Work to complete:
Give the data again, word for word.

Dataset excerpt:

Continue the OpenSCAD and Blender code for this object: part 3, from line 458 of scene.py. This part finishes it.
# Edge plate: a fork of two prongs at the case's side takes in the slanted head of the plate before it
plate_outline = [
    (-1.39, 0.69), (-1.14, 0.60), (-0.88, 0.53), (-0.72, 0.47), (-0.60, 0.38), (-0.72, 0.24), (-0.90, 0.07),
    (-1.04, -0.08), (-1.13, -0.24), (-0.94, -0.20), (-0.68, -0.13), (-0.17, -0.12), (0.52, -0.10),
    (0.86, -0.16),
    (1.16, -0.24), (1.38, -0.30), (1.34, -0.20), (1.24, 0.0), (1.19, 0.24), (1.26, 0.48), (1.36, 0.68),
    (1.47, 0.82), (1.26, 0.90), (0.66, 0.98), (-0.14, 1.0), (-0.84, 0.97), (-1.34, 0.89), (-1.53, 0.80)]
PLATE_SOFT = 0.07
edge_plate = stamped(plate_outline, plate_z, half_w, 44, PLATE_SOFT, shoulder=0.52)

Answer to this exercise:
Continue the OpenSCAD and Blender code for this object: part 3, from line 458 of scene.py. This part finishes it.
# Edge plate: a fork of two prongs at the case's side takes in the slanted head of the plate before it
plate_outline = [
    (-1.39, 0.69), (-1.14, 0.60), (-0.88, 0.53), (-0.72, 0.47), (-0.60, 0.38), (-0.72, 0.24), (-0.90, 0.07),
    (-1.04, -0.08), (-1.13, -0.24), (-0.94, -0.20), (-0.68, -0.13), (-0.17, -0.12), (0.52, -0.10),
    (0.86, -0.16),
    (1.16, -0.24), (1.38, -0.30), (1.34, -0.20), (1.24, 0.0), (1.19, 0.24), (1.26, 0.48), (1.36, 0.68),
    (1.47, 0.82), (1.26, 0.90), (0.66, 0.98), (-0.14, 1.0), (-0.84, 0.97), (-1.34, 0.89), (-1.53, 0.80)]
PLATE_SOFT = 0.07
edge_plate = stamped(plate_outline, plate_z, half_w, 44, PLATE_SOFT, shoulder=0.52)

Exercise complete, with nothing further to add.